Religious persecution in the fifteenth century brought Jewish life to an end in Spain. The Spanish Inquisition gave Jews the choice to either convert to Catholicism or be expelled. Most Jews left for points east in the Mediterranean or north to France or the Netherlands. Those who stayed converted, but many continued to practice Judaism secretly. These “pretenders” of Catholicism were called los Marranos, which referred to the pork they would eat in public for show their support of Catholicism. Many Marranos headed for the “New World” where they established their communities, complete with synagogues. In Spanish controlled territories, however, while less threatened by the local government, the practice remained secret. In Cuba where the Inquisition was strong it was very difficult to continue Jewish practices even in secret. These “New Christians” left for other locations in the New World or were absorbed into the general Spanish population of Cuba.
Cuba saw many waves of Jewish immigration after the Spanish-American War. During the 1920s, with the tightening of immigration quotas into the U.S.A., Jews, mainly from Turkey and Eastern Europe, settled all over the island. Young men from Eastern Europe, both single and married, came to make a better life or to wait until they could get permission to immigrate to the U.S. Many quickly became successful peddlers and small businessmen. The married ones sent to Europe for their families and bought homes. Single men either sent to the “old world” for wives or intermarried with the Cuban Catholic population. Those from Turkey and other Sephardic Jews tended to arrive as family units. Since life in Havana was more expensive than in the countryside and more opportunities for economic success existed in other cities, the Sephardic influence became widespread across the island.

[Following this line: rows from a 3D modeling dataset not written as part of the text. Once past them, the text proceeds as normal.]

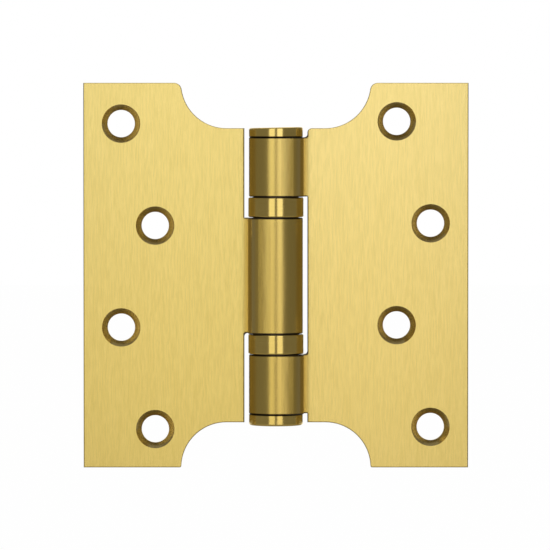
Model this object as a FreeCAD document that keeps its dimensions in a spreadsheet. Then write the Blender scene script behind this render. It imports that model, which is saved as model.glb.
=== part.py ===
import FreeCAD, Part
import math
import os
import Sketcher

# Parliament hinge with two thrust ball bearings, lying open and flat.
# The pin axis is Z, and the origin is the middle of the hinge on that axis.
# The screw side of both leaves faces -Y. The frame leaf lies to +X, the door leaf to -X.
# Lengths are in millimetres and angles in degrees.

doc = FreeCAD.newDocument("ParliamentHinge")
sheet = doc.addObject("Spreadsheet::Sheet", "Sizes")

SIZES = {
    # Leaves
    "leaf_height": 102.0,
    "leaf_reach": 51.0,
    "leaf_thickness": 3.0,
    "closed_gap": 1.6,
    "barrel_gap": 1.2,
    "shoulder_width": 4.75,
    "shoulder_rise": 2.4,
    "scoop_radius": 12.0,
    "upper_tip_round": 2.0,
    "lower_tip_round": 0.5,
    "shoulder_round": 1.2,
    "edge_ease": 0.25,
    # Screw holes
    "outer_column": 10.0,
    "column_step": 9.0,
    "end_margin": 10.5,
    "hole_shift": 0.3,
    "hole_diameter": 7.25,
    "sink_diameter": 10.2,
    "sink_angle": 90.0,
    # Rolled knuckles
    "bore_diameter": 8.3,
    "middle_length": 30.6,
    "bearing_space": 5.6,
    "flat_start": 11.0,
    "flat_end": 19.5,
    "flat_radius": 23.0,
    "knuckle_swell": 0.3,
    "joggle_radius": 3.0,
    "seam_gap": 0.12,
    "end_ease": 0.18,
    "strap_depth": 2.4,
    "root_overlap": 0.4,
    "notch_round": 0.85,
    # Pin and caps
    "pin_clearance": 0.05,
    "pin_chamfer": 0.8,
    "pin_play": 0.4,
    "cap_thickness": 3.0,
    "cap_round": 0.5,
    "cap_ease": 0.2,
    "grind_depth": 0.4,
    "grind_slope": 1.2,
    "spigot_length": 3.2,
    "spigot_clearance": 0.1,
    "spigot_chamfer": 0.4,
    # Thrust ball bearings
    "shell_proud": 0.175,
    "shell_wall": 0.6,
    "shell_gap": 0.2,
    "shell_round": 0.35,
    "lip_thickness": 0.5,
    "lip_width": 0.45,
    "race_clearance": 0.2,
    "groove_depth": 0.25,
    "ball_diameter": 1.5,
    "ball_count": 12.0,
    "ball_clearance": 0.05,
    "cage_thickness": 0.4,
    "cage_clearance": 0.1,
}

HOLE_ROWS = 4
TOLERANCE = 1e-4

for row, (alias, size) in enumerate(SIZES.items(), start=1):
    sheet.set(f"A{row}", alias.replace("_", " "))
    sheet.set(f"B{row}", str(size))
    sheet.setAlias(f"B{row}", alias)
doc.recompute()

# Places that follow from the driving sizes, as formulas of the sheet

HALF_HEIGHT = "(Sizes.leaf_height / 2)"
SHOULDER = "(Sizes.leaf_height / 2 - Sizes.scoop_radius)"
LEAF_FRONT = "(Sizes.closed_gap / 2)"
LEAF_BACK = "(Sizes.closed_gap / 2 + Sizes.leaf_thickness)"
BORE_RADIUS = "(Sizes.bore_diameter / 2)"
KNUCKLE_RADIUS = f"({BORE_RADIUS} + Sizes.leaf_thickness)"
KNUCKLE_SIDE = f"({KNUCKLE_RADIUS} + Sizes.knuckle_swell)"
INNER_EDGE = f"({KNUCKLE_RADIUS} + Sizes.barrel_gap)"
SCOOP_X = f"({INNER_EDGE} + Sizes.shoulder_width)"
ROOT_X = f"({KNUCKLE_SIDE} + Sizes.root_overlap)"
STRAP_X = f"({KNUCKLE_RADIUS} - Sizes.strap_depth)"
MIDDLE_END = "(Sizes.middle_length / 2)"
BEARING_MIDDLE = "(Sizes.middle_length / 2 + Sizes.bearing_space / 2)"
END_START = "(Sizes.middle_length / 2 + Sizes.bearing_space)"
BARREL_END = f"({SHOULDER} - Sizes.shoulder_rise)"
END_LENGTH = f"({BARREL_END} - {END_START})"
PIN_RADIUS = f"({BORE_RADIUS} - Sizes.pin_clearance)"
PIN_FOOT = f"(Sizes.spigot_length - {BARREL_END})"
PIN_LENGTH = f"(2 * {BARREL_END} - 2 * Sizes.spigot_length - Sizes.pin_play)"
SPIGOT_RADIUS = f"({BORE_RADIUS} - Sizes.spigot_clearance)"
SHELL_RADIUS = f"({KNUCKLE_RADIUS} + Sizes.shell_proud)"
SHELL_INNER = f"({SHELL_RADIUS} - Sizes.shell_wall)"
SHELL_END = "(Sizes.bearing_space / 2 - Sizes.shell_gap)"
LIP_INNER = f"({SHELL_INNER} - Sizes.lip_width)"
LIP_FACE = f"({SHELL_END} - Sizes.lip_thickness)"
RACE_BORE = f"({PIN_RADIUS} + Sizes.race_clearance)"
RACE_RIM = f"({SHELL_INNER} - Sizes.race_clearance)"
RACE_STEP = f"({LIP_INNER} - Sizes.race_clearance)"
BALL_RADIUS = "(Sizes.ball_diameter / 2)"
BALL_PITCH = f"(({PIN_RADIUS} + {SHELL_INNER}) / 2)"
RACE_FACE = f"({BALL_RADIUS} - Sizes.groove_depth)"
TOP_HOLE = f"({HALF_HEIGHT} - Sizes.end_margin)"
HOLE_PITCH = f"(2 * {TOP_HOLE} / {HOLE_ROWS - 1})"


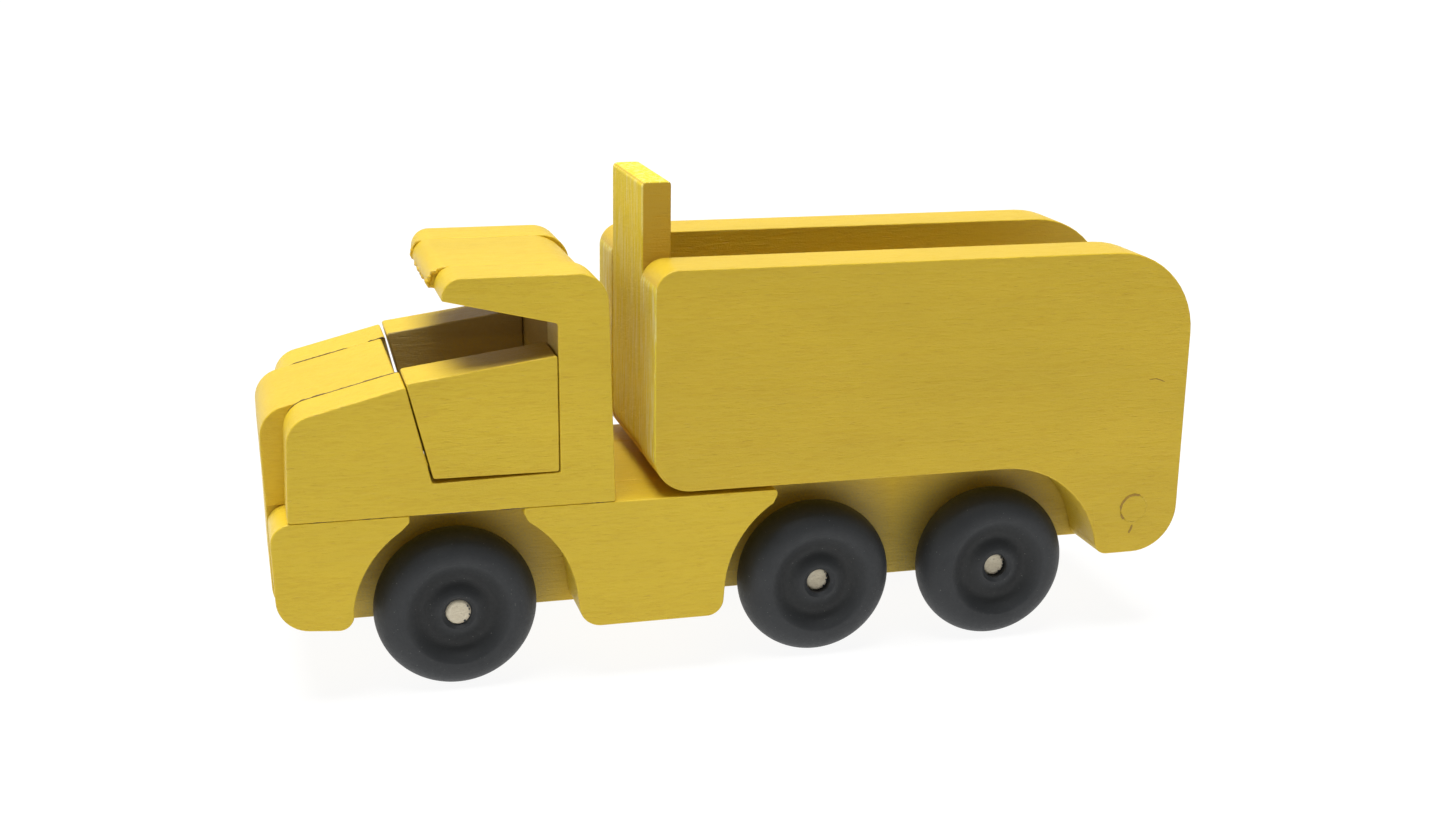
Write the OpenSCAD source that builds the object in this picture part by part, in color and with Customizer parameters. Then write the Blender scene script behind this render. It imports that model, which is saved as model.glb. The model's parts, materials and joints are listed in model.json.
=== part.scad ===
// Wooden toy dump truck: thick core boards glued between side boards, six turned
// wheels on three dowel axles, and a bed that tilts on a rear dowel.
// +X points forward, +Y to the truck's left and +Z up. The wheels stand on z = 0.
// Every side outline is drawn in the XZ plane, as [x, z, corner radius].

/* [Overall] */
// Width over the side boards
body_w = 84; // [82:0.5:90]
// Width of the thick core inside the cab
cab_core_w = 46; // [44:0.5:50]
// Width of the chassis board that carries the axles
chassis_w = 42.8; // [40:0.2:43]
// Sideways gap between the chassis and each bed side
bed_side_gap = 0.4; // [0.3:0.1:0.8]

/* [Chassis] */
// Height of the deck, which is the top of the chassis
deck_z = 58.8; // [58:0.2:60]
// Height of the chassis underside
chassis_bottom = 19.2; // [18:0.2:20]
// Front end of the chassis
chassis_front = 148.8; // [147:0.2:150]
// Lowest point of the front skirts
front_skirt_bottom = 23.3; // [22:0.1:25]
// Lowest point of the middle skirts
mid_skirt_bottom = 18; // [16:0.5:19]
// Radius of the wheel arches
arch_r = 34.6; // [33:0.2:34.8]
// Centre of the front arch along the truck
front_arch_x = 90.5; // [90:0.5:92]
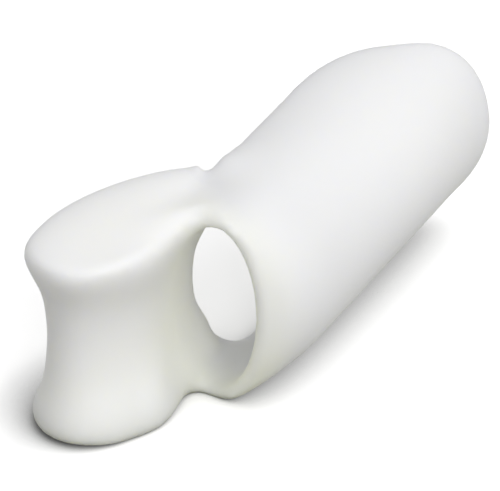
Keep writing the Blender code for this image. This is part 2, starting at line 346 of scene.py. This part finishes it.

In the 1930s, Cuban Jews participated in an active communal life and they published a number of newspapers in Yiddish and Spanish with diverse religious and political orientations. Cuba was the first country in the Americas to allow Jews fleeing persecution in Europe to enter, when other countries – notably the United States – refused. Cuba was the first country in the Americas to allow Jews fleeing persecution in Europe to enter, when other countries refused. During this time, a central Jewish committee was created to represent all Jewish groups. As the 1930s progressed, there were episodes of anti-Semitism, a new phenomenon in Cuba. The plight of the Havana-bound passengers stranded on the German liner St. Louis dramatized the tragedy of Jewish refugees fleeing Nazi Germany, yet they were also denied admission to Cuba.